Digging deeper into the report reveals a mixed picture. U.S. employers added approximately 64,000 jobs in November, beating economists’ forecasts but failing to offset the sharp job losses recorded in October, when payrolls fell by more than 100,000 positions due largely to government layoffs. In addition, a broader measure of unemployment — which includes underemployed workers and those marginally attached to the labor force — rose to 8.7%, also the highest level since 2021. Together, these figures suggest that while hiring has not collapsed, job security and labor participation are weakening.
For financial markets, the implications are significant. Rising unemployment typically increases fears of an economic slowdown or recession, prompting investors to shift away from riskier assets such as equities and cryptocurrencies. At the same time, softer labor conditions can influence expectations around U.S. Federal Reserve policy, as prolonged weakness may force policymakers to support the economy through lower interest rates. This dual interpretation — economic risk versus potential monetary easing — has created uncertainty across markets, contributing directly to the volatility seen in Bitcoin following the report.
Market Reaction: Crypto and Beyond
Financial markets responded swiftly to the weaker-than-expected U.S. labor data, with cryptocurrencies among the first assets to feel the impact. Bitcoin’s sharp intraday drop reflected a broader risk-off move, as investors reduced exposure to volatile assets amid concerns about slowing economic growth. Major altcoins followed a similar pattern, with Ethereum and other large-cap cryptocurrencies posting losses as sentiment across the digital asset market turned cautious.
The reaction was not limited to crypto. U.S. equity markets, particularly technology and growth stocks, also faced renewed selling pressure. Bitcoin has increasingly traded in correlation with tech stocks, and recent declines in global equities have reinforced that relationship. Investors appear to be reassessing valuations after months of optimism driven by artificial intelligence growth and expectations of looser monetary policy. As stocks weakened, Bitcoin mirrored the downturn, highlighting its growing integration into the broader financial ecosystem.
Despite the initial sell-off, markets showed signs of stabilization as traders digested the full labor report. The fact that job growth remained positive, albeit modest, helped prevent panic selling.
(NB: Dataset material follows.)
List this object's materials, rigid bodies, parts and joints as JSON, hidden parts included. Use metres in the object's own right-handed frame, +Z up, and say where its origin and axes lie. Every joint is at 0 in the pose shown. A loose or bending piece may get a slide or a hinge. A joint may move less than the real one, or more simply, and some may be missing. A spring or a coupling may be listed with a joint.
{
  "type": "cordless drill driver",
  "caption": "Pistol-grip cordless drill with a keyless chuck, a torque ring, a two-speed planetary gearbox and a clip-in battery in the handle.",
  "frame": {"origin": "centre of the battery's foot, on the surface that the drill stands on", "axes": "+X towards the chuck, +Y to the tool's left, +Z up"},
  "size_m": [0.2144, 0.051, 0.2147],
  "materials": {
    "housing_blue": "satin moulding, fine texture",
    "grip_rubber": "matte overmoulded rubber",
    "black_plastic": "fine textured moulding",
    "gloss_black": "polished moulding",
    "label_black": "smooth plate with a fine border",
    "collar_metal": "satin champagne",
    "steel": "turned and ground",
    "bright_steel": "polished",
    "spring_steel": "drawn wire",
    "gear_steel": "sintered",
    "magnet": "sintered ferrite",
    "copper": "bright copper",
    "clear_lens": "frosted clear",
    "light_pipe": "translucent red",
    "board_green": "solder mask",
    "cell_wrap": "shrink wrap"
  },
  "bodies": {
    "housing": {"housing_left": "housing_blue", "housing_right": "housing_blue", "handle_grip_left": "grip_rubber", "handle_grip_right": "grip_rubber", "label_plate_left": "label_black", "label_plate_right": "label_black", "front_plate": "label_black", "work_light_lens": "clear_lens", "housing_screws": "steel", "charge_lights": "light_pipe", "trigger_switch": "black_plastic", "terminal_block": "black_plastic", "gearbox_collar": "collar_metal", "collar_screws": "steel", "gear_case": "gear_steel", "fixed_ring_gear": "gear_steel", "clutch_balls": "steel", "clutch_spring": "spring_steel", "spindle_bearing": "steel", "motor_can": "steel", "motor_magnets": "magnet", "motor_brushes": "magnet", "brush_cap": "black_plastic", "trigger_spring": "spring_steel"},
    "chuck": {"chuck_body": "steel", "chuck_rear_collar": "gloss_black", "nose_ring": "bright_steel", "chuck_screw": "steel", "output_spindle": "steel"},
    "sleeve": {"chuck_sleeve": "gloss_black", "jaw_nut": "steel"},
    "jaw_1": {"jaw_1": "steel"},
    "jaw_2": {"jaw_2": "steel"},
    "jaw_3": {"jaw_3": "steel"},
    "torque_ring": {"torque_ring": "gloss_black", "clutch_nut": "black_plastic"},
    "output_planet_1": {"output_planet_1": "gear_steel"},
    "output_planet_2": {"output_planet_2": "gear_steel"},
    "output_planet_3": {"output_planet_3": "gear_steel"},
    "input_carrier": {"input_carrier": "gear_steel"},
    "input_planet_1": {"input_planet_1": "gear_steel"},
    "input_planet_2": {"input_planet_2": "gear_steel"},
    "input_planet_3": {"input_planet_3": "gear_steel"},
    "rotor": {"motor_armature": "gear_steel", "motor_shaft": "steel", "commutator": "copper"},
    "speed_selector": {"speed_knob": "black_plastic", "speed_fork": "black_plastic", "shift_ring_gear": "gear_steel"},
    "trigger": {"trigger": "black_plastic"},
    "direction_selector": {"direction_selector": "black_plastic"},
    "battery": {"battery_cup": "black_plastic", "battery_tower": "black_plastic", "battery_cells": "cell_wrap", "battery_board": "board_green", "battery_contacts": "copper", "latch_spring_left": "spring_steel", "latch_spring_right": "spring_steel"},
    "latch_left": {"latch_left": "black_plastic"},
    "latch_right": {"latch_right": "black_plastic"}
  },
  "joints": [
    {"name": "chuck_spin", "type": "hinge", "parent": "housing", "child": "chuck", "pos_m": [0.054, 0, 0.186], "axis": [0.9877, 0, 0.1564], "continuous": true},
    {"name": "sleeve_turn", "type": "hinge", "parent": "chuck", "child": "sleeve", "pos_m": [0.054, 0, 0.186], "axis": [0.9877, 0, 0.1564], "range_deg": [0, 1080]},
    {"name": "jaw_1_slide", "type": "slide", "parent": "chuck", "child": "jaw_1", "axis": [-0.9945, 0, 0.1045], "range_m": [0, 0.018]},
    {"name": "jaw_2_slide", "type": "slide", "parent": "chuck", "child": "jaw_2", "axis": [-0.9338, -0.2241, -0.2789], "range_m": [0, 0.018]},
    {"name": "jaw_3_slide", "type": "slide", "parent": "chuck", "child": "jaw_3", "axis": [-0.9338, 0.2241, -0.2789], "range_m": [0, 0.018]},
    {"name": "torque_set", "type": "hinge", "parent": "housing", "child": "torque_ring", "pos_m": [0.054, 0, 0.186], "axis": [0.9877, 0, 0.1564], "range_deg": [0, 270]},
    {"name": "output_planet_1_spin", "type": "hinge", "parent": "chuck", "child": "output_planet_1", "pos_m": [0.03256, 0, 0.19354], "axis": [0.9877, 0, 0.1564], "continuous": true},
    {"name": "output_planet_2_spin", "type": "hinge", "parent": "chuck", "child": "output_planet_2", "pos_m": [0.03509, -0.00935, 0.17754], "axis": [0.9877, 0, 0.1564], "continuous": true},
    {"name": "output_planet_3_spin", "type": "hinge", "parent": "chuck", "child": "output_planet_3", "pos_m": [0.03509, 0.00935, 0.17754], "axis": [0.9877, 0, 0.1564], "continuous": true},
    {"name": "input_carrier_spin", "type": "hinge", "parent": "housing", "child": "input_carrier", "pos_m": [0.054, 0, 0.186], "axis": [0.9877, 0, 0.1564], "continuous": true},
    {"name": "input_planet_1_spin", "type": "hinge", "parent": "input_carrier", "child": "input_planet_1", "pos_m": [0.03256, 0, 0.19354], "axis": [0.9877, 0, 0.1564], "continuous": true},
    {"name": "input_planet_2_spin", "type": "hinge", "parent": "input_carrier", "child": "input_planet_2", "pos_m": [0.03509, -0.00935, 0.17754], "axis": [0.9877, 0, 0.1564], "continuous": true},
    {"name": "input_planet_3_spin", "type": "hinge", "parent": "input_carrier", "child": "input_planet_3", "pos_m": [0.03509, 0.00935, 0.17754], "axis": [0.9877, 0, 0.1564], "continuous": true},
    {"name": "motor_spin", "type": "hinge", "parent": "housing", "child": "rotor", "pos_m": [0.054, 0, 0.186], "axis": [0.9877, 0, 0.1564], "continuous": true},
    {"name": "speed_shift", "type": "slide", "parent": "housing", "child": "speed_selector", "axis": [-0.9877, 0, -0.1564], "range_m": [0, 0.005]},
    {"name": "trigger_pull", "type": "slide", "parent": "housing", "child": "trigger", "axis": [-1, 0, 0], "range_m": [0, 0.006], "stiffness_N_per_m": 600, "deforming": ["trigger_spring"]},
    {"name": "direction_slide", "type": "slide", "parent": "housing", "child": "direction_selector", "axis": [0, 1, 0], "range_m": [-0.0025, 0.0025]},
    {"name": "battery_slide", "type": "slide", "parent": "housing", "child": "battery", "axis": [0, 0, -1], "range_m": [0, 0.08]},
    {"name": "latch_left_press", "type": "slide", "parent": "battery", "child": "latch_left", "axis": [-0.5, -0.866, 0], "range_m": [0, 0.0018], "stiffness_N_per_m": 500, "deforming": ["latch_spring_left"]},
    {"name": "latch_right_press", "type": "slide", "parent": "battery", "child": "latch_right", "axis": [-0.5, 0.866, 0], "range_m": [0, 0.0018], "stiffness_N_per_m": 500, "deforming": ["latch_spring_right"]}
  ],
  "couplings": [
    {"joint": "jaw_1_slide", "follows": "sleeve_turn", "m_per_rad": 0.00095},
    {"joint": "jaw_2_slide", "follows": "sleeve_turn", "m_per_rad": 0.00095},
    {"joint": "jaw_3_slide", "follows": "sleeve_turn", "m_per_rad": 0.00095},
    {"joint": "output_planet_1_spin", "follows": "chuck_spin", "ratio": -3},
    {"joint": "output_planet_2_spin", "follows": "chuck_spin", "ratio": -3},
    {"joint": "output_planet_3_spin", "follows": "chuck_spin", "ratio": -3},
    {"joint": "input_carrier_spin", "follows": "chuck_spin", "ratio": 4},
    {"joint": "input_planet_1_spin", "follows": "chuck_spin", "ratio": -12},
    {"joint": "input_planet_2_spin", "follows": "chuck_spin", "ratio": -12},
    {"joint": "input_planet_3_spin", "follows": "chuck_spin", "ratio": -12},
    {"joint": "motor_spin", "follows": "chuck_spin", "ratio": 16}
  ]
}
At the same time, expectations for immediate interest rate cuts by the U.S. Federal Reserve remained largely unchanged, limiting extreme market reactions. This recalibration led to a partial recovery in both equities and crypto prices, suggesting that while sentiment has turned more cautious, investors are not yet pricing in a severe economic downturn. For Bitcoin, this has translated into heightened volatility rather than a full-scale breakdown, as the market waits for clearer signals from upcoming inflation data and central bank guidance.
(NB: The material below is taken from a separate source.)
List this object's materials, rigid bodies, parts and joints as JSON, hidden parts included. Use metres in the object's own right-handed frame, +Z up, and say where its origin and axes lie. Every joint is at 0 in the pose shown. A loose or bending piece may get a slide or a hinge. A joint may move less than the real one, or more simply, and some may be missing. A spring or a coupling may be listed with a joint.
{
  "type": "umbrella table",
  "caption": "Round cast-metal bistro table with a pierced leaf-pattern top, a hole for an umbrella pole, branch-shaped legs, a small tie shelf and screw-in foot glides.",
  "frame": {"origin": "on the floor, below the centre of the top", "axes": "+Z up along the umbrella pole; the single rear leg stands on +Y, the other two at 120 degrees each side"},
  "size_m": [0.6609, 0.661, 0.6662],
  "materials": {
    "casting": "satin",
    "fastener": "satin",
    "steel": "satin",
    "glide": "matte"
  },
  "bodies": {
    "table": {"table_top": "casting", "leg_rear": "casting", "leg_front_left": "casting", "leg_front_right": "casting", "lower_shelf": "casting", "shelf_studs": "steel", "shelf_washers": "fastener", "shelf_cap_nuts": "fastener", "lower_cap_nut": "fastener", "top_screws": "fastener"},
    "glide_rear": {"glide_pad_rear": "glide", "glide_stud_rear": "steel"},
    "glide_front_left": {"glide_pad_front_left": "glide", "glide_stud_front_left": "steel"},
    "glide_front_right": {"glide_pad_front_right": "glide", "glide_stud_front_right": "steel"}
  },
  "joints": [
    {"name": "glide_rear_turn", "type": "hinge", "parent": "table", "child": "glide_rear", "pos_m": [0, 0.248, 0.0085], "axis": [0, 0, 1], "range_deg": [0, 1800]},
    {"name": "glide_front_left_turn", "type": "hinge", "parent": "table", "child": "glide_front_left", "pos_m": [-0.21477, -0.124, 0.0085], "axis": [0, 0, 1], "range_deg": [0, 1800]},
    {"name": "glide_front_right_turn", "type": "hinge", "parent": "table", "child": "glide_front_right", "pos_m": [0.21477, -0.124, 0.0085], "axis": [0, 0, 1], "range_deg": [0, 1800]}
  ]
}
BTC Price Prediction: Can Bitcoin Reclaim the $100,000 Mark by Year-End?
With Bitcoin now trading well below recent highs, a key question for investors is whether BTC can regain momentum and eventually reclaim the $100,000 level. While the recent pullback has dampened short-term optimism, many analysts argue that the broader conditions needed for a renewed rally remain intact. From a technical perspective, Bitcoin’s current consolidation near the $85,000–$88,000 range suggests the market is searching for a stable base rather than entering a full bearish reversal. As long as BTC holds above major support near $85,000, the longer-term bullish structure is considered unbroken.
From a macroeconomic standpoint, Bitcoin’s path back toward $100,000 is closely tied to U.S. monetary policy. Historically, periods of lower interest rates and increased liquidity have been highly favorable for crypto assets. While the Federal Reserve is not expected to cut rates aggressively in the immediate term, the recent rise in unemployment strengthens the case for a more accommodative policy stance in 2026. If labor market weakness persists without triggering a deep recession, the Fed may move toward further rate cuts—an environment that has previously supported strong Bitcoin rallies.
Market sentiment data also points to continued confidence in Bitcoin’s upside potential. On crypto prediction markets, traders currently assign a clear majority probability that Bitcoin will reach $100,000 before revisiting significantly lower levels, reflecting belief in the asset’s long-term trajectory. Institutional interest remains another supportive factor, with spot Bitcoin investment products and growing regulatory clarity improving access for traditional investors. While short-term volatility is likely to continue, especially as macroeconomic data remains mixed, many analysts view the $100,000 mark as a realistic medium-term target rather than an outlier scenario.
That said, risks remain. A sharper-than-expected economic slowdown, renewed inflation pressures, or sudden tightening of financial conditions could delay or derail Bitcoin’s recovery. As a result, any move back toward six-figure prices is unlikely to be linear. Instead, Bitcoin’s journey toward $100,000 will likely involve periods of consolidation, pullbacks, and renewed volatility as markets respond to economic data and central bank signals.
Conclusion
Bitcoin’s latest pullback highlights how sensitive the cryptocurrency market has become to macroeconomic signals. The rise in U.S. unemployment to a four year high of 4.6 percent has weighed on investor confidence, prompting a shift away from risk assets and pushing Bitcoin lower after it struggled to hold above the 90,000 level. This reaction reflects broader uncertainty across global markets, where concerns about economic growth are beginning to outweigh the optimism that fueled earlier rallies.
At the same time, the bigger picture remains far from settled. A cooling labor market could ultimately pave the way for looser monetary policy, an environment that has historically supported Bitcoin’s long term growth. Whether BTC can regain momentum and move closer to the 100,000 mark by year end will depend on upcoming economic data, central bank decisions, and investor sentiment. As markets enter the final stretch of the year, the question remains whether this period of weakness is a warning sign or simply the calm before Bitcoin’s next major move.
Disclaimer: The opinions expressed in this article are for informational purposes only. This article does not constitute an endorsement of any of the products and services discussed or investment, financial, or trading advice. Qualified professionals should be consulted prior to making financial decisions.